Wednesday, July 29, 2009

HOMEMADE POPSICLES mmm

Katty kat kat KAaAt
YAY Earth! ...What've you people done to the place? It's all...*shudders*
Just don't wear whiskers. That's taking it too far.
I actually really liked your descriptions of places through tastes. It made me happy for some reason, it was actually really, really good. I'm kinda proud of you.
...What's haggis?
That Jonas Brother's thing is cute :P Last year my friends had me go see Cobra Starship, and some girls got into a fight over a water bottle Gabe threw into the crowd, and he helped one of the girls onto the stage afterward because she was the one that was punched. They had some trouble pulling her onto the stage, people helped from behind <.< But it kinda sucked because then they just put her on the side of the stage, the show must have been worse from there.
Stuff with church? What classes? Why aren't you doing marching band this year? Is it because of what happened at band camp...?

friddyPOP
Awesome is made of you too. It's made of the both of us. That works.
You're a wonderful teacher, I still remember what you taught me :] Except which fret the capo goes on. 5th? I dunno. I'll figure it out.
I'm proud of you for naming your tonsil stones after two people I don't enjoy and one that I don't know.
Craic is a good word. I promised a friend that I wouldn't remember what it means, and now I use it all the time. It's good craic. (See what I did there?)

Anders, hope to hear from you soon. If we don't, we'll assume you're dead and build a shrine.

SHA NA NA NA NA
You scream in happiness, Shanyn. Happiness, not excitement. Excitement too.
Ooo Tim Burton. Sexy.
Blollab sometimes puts <&^#EHDT#%Y^$> in my posts. Something like that.
Don't work at the gas station, those places are dangerous at night, go with being a waitress in a high class restaurant, like KFC.
Although it's a terrible idea to search anything in google images having to do with guys, don't trust your friends telling you to go to certain websites out of the blue. Chris. You're reading this. Dear lord.
Also, I have to give credit now, Chris Johnstone, I did not steal! I derived "blollab" from his "nollab": www.thenollab.wordpress.com
It's a good story so far, although kind of paused at the moment.
If you don't go for KFC, Mickey D's is always looking for teenagers to grease up and set at the frier. Don't fall for it. There's a squid in there, it WILL eat you.

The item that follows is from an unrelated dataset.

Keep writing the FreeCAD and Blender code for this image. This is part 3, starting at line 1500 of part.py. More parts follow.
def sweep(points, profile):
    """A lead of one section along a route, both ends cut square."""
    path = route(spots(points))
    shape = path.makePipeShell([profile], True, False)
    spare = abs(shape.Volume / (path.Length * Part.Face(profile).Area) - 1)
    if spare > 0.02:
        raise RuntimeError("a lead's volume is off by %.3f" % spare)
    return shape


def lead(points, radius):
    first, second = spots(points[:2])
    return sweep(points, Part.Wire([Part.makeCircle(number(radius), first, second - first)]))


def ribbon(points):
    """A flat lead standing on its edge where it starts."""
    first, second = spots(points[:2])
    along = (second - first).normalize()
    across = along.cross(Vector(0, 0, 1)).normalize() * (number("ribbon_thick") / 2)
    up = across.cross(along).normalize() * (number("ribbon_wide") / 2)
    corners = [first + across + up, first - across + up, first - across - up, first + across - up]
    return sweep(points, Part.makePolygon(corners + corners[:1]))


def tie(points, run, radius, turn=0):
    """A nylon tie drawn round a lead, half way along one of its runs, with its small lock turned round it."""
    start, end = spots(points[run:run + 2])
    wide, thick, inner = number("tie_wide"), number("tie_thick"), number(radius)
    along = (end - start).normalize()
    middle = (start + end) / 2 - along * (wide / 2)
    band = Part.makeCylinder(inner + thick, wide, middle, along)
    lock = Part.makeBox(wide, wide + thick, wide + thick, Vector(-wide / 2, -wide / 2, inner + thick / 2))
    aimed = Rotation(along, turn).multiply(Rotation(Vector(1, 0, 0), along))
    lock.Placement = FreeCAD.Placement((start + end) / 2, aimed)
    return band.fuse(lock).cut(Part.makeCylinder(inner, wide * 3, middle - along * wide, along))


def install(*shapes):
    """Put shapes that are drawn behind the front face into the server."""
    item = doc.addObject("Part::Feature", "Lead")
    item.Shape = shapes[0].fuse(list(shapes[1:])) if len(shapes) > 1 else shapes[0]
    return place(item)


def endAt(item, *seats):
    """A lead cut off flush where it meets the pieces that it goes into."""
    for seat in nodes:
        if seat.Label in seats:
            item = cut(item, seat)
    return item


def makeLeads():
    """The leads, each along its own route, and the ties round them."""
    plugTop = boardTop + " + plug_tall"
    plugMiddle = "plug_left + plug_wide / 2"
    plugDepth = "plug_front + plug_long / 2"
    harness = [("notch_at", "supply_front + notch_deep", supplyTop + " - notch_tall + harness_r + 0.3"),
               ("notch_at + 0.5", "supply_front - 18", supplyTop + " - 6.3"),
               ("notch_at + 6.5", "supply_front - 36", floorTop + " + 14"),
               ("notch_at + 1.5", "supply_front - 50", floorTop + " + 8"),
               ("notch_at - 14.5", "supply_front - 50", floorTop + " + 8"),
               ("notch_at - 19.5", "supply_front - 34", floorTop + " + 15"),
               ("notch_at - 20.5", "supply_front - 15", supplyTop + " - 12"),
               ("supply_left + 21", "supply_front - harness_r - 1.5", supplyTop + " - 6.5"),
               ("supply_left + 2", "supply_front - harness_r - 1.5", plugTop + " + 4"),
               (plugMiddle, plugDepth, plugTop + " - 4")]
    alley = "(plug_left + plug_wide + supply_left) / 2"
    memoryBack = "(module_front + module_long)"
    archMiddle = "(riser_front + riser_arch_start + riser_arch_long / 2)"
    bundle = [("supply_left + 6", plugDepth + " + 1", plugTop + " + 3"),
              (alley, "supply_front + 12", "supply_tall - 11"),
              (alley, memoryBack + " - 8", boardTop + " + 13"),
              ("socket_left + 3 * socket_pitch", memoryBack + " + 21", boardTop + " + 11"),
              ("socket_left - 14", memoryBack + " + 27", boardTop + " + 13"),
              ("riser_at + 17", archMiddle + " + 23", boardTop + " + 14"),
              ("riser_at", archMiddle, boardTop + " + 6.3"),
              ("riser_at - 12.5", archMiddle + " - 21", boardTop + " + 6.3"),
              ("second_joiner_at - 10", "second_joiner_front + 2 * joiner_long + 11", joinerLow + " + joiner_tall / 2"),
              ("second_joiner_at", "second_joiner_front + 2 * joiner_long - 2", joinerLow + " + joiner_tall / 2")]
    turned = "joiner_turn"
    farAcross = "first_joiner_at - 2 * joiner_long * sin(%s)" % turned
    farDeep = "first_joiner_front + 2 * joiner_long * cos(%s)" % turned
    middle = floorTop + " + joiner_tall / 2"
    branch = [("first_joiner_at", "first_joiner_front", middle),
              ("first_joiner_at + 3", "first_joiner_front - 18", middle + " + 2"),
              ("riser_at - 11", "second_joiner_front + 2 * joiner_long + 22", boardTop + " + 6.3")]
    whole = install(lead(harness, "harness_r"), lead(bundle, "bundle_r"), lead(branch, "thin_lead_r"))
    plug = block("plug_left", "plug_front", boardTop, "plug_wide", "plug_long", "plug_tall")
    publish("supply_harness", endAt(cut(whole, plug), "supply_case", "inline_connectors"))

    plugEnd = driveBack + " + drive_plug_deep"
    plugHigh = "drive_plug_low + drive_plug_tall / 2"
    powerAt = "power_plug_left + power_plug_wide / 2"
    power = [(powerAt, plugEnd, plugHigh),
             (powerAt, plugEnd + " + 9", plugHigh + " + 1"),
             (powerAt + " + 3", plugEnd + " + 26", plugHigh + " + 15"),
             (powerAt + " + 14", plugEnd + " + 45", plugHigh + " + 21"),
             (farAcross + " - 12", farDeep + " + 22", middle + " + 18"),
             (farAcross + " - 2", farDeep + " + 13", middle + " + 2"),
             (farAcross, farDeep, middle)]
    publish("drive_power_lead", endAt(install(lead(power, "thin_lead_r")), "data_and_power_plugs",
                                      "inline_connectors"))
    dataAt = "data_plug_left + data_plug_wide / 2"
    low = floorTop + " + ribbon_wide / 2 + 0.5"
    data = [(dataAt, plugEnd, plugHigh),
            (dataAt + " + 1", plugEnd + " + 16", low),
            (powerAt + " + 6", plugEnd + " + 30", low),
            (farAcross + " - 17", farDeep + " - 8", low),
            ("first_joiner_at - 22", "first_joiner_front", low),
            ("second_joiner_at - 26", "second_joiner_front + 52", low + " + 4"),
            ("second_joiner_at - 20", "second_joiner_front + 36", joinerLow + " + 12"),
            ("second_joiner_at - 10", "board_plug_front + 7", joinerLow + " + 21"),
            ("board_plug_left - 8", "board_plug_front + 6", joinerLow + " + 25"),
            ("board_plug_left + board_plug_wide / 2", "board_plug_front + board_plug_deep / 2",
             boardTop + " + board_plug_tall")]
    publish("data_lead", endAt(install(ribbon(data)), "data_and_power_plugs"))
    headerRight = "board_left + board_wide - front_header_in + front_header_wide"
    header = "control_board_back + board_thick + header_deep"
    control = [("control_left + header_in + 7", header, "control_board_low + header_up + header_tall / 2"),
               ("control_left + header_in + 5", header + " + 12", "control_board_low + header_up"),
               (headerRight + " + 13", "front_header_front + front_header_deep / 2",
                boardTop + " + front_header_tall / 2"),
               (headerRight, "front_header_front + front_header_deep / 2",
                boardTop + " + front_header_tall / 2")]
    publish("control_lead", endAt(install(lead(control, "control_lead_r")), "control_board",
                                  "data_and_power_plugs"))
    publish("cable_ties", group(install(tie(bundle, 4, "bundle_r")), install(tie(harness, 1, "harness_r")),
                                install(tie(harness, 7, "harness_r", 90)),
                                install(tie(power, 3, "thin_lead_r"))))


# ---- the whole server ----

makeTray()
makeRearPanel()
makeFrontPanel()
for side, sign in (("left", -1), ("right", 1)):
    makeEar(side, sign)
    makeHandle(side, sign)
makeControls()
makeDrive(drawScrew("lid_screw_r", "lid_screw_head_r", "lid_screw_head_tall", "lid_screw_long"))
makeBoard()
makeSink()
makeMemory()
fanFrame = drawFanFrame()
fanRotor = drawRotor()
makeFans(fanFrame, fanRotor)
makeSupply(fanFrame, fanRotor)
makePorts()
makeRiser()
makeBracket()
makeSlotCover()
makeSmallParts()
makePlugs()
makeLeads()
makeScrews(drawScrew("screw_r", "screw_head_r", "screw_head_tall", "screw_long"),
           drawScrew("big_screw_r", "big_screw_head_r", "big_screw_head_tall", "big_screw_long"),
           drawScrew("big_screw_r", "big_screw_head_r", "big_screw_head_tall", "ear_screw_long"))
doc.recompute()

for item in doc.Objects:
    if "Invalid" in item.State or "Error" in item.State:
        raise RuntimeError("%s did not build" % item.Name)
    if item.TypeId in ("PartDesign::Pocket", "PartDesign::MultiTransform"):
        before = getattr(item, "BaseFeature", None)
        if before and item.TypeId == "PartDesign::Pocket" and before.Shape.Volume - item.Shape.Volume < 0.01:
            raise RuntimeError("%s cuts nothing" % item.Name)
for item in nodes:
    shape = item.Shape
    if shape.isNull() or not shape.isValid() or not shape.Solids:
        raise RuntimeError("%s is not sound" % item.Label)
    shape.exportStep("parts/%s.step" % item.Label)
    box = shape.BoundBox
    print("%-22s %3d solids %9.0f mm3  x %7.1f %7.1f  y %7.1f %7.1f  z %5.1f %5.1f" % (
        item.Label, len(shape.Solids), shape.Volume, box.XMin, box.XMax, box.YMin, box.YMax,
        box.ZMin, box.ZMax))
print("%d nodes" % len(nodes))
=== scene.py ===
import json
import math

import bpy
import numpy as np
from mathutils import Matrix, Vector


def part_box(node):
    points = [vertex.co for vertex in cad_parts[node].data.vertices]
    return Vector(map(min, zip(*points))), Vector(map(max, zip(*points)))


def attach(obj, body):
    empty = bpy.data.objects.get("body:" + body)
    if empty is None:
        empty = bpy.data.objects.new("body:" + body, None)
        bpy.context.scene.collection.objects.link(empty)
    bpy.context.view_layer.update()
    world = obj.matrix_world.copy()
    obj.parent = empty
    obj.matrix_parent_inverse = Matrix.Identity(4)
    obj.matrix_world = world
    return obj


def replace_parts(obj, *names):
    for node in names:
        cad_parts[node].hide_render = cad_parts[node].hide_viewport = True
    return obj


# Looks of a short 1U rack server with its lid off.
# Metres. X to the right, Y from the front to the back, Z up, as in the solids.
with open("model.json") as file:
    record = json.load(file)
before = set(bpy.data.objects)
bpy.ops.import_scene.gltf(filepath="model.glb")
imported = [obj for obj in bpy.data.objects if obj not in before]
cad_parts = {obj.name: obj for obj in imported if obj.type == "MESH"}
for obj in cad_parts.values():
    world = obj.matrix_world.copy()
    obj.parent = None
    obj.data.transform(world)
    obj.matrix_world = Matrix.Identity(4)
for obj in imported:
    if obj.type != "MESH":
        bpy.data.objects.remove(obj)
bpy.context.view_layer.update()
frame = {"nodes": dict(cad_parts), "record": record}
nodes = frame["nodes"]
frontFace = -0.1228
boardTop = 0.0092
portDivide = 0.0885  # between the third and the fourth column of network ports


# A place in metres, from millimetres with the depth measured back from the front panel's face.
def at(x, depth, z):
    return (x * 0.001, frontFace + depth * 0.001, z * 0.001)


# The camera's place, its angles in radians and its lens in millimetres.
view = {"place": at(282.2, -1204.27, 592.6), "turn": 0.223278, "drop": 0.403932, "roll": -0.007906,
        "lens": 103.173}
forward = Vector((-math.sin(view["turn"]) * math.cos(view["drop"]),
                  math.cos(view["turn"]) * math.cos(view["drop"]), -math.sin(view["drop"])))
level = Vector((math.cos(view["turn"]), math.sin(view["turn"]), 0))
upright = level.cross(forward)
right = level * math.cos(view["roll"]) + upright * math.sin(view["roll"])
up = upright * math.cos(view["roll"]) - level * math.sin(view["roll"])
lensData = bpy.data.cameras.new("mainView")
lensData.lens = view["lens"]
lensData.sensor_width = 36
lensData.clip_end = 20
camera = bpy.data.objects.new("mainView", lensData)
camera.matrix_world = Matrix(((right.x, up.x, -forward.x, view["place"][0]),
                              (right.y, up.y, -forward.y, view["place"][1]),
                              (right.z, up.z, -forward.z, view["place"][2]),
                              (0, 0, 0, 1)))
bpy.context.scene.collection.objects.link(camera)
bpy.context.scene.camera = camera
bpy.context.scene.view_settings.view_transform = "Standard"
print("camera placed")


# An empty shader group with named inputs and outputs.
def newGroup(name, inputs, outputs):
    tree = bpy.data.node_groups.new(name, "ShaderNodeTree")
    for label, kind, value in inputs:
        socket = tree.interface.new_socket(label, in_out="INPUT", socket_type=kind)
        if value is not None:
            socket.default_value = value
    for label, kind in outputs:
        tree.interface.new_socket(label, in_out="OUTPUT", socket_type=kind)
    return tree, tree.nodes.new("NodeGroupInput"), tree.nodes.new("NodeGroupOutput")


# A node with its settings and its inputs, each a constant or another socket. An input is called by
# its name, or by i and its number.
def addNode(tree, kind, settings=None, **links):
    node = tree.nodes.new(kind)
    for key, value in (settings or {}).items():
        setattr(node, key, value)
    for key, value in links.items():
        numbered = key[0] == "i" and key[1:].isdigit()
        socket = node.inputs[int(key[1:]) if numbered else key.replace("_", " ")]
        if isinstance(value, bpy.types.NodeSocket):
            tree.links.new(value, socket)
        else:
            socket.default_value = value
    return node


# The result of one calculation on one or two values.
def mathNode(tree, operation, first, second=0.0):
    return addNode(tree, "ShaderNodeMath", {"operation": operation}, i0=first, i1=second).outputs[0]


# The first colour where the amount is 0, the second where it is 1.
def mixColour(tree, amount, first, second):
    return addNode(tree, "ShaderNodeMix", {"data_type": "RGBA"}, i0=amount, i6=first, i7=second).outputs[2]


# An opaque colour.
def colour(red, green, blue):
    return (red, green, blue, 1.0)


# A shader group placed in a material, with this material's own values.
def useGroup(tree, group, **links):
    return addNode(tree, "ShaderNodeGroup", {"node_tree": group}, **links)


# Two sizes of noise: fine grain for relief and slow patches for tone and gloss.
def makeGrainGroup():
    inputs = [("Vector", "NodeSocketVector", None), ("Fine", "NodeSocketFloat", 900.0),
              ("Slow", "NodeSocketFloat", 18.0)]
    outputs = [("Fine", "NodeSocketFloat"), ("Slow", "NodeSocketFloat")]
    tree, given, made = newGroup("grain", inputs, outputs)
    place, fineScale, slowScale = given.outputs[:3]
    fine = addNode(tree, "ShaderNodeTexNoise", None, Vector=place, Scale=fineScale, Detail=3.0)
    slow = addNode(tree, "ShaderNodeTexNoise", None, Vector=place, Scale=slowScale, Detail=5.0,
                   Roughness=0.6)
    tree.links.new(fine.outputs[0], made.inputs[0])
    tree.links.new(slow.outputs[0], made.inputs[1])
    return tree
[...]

"The world must know, since the whole world reads this.....Whatever I was talking about, I was talking about that. *chuckle* I'm too TIRED for this, Yelena. What was I talking about before that, I was talking about something. I was talking about how Eddie's mean to me, and the whole world should know that." Megan. And then I told her to stop talking so I could get it all down.
"We are SO EXCITING. Makes me wanna take my pants off and run around." Megan
Megan and her quotes, I had to post them in. I just did. Leave me be. They were funny when she said them at least.
This week's been...weeky. My mum's taken me out and I dress like a girl now, it's great news. Seriously though, I probably haven't done anything of interest this week, but I'm now in an amazing skype call. Chris Johnstone, the lad is half asleep and trying to get meganisyou, MEGAN CHRISTINE ASHLEY, to sing and tell him stories. "Would you rather have an ass on your face or would you rather have a nose on your bum?" Yeahh, he's tired.
"What kind of question is that?"
"It's a would you rather question."
"Whose ass and whose face?"
"Your ass and your face."
I'm not even participating in this conversation.
"Which one?"
"Ask Yelena."
...no comment.
"Megan, if Yelena answers the question, will you answer the question?"
"I will not answer the question!"
"DAMN." *insert coughing fit*
Did I mention that it's around 4:30am for him?

"Your evil laugh sucks."
"That wasn't my evil laugh, listen to this MUAHAHAHA."

I've been making popsicles out of tea in paper cups and they're good. The tea kind of concentrates to the middle and the outside is just ice. They're good.
A few days ago Chris, Megan, and I went around omegle with "Rodion??" trying to find each other. Megan and Chris found each other five times, exactly, and I met Chris once. We counted down in Skype. "3 2 1 click."
"3 2 1 click."
"5 7 9 6 3 2 1 click."
"1 2 3 2 1 click."
We always had better luck when Chris did it. The majestic, kitten-insided man. He reminds me of kittens.

I AM LE TIRED. I think I'll go now, it's 11:32pm and I need to erm...post this. Yes. Nighty night women and children. And Andy. And whatever the hell I am.
<3 Melona
This was almost a dedication to Chris an Megan. I'm apologise to the blollabers for having to endure it.